━━━ Data supplied ━━━
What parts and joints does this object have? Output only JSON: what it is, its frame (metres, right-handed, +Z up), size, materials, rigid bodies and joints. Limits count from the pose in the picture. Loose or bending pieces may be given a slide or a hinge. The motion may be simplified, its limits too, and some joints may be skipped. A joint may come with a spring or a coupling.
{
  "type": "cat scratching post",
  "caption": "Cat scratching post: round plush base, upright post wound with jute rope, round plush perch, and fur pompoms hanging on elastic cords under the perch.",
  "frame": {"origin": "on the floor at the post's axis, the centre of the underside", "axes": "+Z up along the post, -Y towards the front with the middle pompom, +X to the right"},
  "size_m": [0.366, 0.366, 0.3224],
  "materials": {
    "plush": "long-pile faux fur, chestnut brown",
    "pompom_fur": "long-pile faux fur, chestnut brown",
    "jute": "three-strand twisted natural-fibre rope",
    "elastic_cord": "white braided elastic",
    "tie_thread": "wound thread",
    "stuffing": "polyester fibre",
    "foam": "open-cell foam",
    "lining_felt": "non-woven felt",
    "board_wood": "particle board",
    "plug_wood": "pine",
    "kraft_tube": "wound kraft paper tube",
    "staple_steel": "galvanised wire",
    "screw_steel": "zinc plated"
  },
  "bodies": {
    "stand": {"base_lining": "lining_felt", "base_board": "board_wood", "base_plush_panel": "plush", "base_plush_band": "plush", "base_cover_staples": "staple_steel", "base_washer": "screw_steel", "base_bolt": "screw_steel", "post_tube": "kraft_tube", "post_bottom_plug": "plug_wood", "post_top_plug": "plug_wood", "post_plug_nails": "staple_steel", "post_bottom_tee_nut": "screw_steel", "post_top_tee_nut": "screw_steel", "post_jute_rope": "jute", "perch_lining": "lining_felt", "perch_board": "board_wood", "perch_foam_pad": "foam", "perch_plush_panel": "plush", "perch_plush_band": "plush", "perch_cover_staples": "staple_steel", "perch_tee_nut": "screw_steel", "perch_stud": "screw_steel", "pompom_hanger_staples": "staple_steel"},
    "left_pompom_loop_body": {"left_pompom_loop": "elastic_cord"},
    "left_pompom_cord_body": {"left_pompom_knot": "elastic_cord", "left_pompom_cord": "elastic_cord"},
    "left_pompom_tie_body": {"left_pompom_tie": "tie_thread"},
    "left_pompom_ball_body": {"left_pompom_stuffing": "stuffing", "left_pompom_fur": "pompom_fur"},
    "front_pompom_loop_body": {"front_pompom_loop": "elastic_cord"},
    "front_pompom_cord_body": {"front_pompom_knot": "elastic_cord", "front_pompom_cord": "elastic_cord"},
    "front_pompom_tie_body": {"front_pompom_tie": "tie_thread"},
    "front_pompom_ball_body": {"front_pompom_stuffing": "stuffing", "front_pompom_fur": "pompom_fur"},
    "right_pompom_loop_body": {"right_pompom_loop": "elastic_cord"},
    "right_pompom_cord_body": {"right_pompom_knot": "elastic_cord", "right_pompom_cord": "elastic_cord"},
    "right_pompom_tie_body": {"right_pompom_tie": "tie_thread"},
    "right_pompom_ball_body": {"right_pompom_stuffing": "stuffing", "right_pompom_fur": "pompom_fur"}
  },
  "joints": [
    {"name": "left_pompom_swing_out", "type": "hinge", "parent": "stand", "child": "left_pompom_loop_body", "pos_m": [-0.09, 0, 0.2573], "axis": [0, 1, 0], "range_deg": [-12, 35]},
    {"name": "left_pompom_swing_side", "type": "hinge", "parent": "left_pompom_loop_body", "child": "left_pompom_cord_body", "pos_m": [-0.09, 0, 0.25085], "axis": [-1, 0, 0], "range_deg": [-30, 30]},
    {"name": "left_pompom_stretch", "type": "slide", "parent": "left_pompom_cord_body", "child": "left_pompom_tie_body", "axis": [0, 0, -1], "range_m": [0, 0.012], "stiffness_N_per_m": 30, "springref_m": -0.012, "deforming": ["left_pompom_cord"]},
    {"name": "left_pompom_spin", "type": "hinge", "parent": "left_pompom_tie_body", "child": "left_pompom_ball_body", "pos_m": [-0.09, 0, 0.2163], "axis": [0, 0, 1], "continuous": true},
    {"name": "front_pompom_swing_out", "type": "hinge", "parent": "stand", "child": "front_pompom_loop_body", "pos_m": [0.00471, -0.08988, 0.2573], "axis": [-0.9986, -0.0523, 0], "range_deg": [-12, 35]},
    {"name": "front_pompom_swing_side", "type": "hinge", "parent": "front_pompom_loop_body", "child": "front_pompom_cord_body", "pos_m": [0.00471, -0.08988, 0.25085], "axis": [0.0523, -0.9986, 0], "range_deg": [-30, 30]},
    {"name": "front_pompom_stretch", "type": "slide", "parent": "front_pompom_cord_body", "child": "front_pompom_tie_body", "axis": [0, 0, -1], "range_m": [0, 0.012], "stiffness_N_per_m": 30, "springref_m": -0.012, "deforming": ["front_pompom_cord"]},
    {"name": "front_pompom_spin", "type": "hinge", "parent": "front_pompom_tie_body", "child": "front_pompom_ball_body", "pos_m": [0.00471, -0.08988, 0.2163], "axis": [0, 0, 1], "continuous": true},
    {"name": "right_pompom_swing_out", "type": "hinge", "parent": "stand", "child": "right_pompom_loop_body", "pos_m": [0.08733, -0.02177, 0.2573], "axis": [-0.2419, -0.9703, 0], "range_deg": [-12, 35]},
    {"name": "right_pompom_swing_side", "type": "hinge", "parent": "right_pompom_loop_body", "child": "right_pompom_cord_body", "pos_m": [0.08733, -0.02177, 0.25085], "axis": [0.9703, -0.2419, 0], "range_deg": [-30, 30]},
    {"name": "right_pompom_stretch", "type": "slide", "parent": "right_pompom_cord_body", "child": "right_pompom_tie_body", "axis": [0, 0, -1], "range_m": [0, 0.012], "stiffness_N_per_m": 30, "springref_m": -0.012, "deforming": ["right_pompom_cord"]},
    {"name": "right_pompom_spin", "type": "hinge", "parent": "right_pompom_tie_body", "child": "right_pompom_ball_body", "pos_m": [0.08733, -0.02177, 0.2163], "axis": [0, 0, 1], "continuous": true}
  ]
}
━━━
━━━ Data supplied ━━━
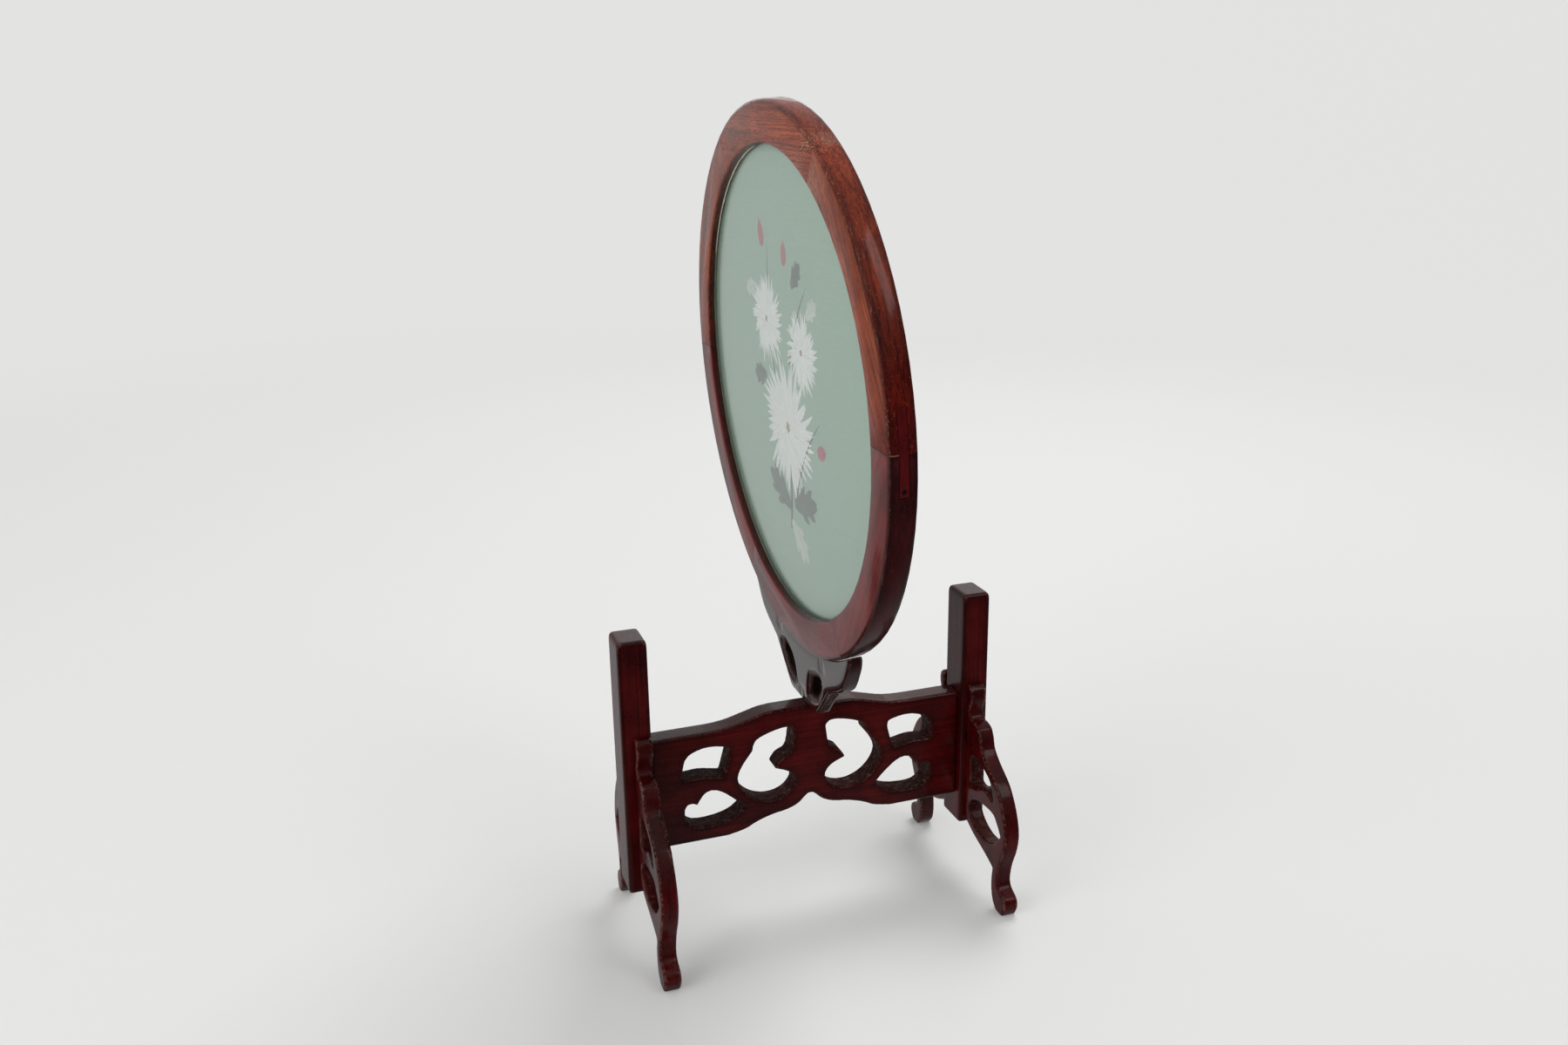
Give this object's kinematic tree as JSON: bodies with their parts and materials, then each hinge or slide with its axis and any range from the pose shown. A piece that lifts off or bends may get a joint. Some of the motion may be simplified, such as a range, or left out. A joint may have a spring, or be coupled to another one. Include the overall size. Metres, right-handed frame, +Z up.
━━━
For the data above, state how many lines contain "pose"; the number is the whole answer.

2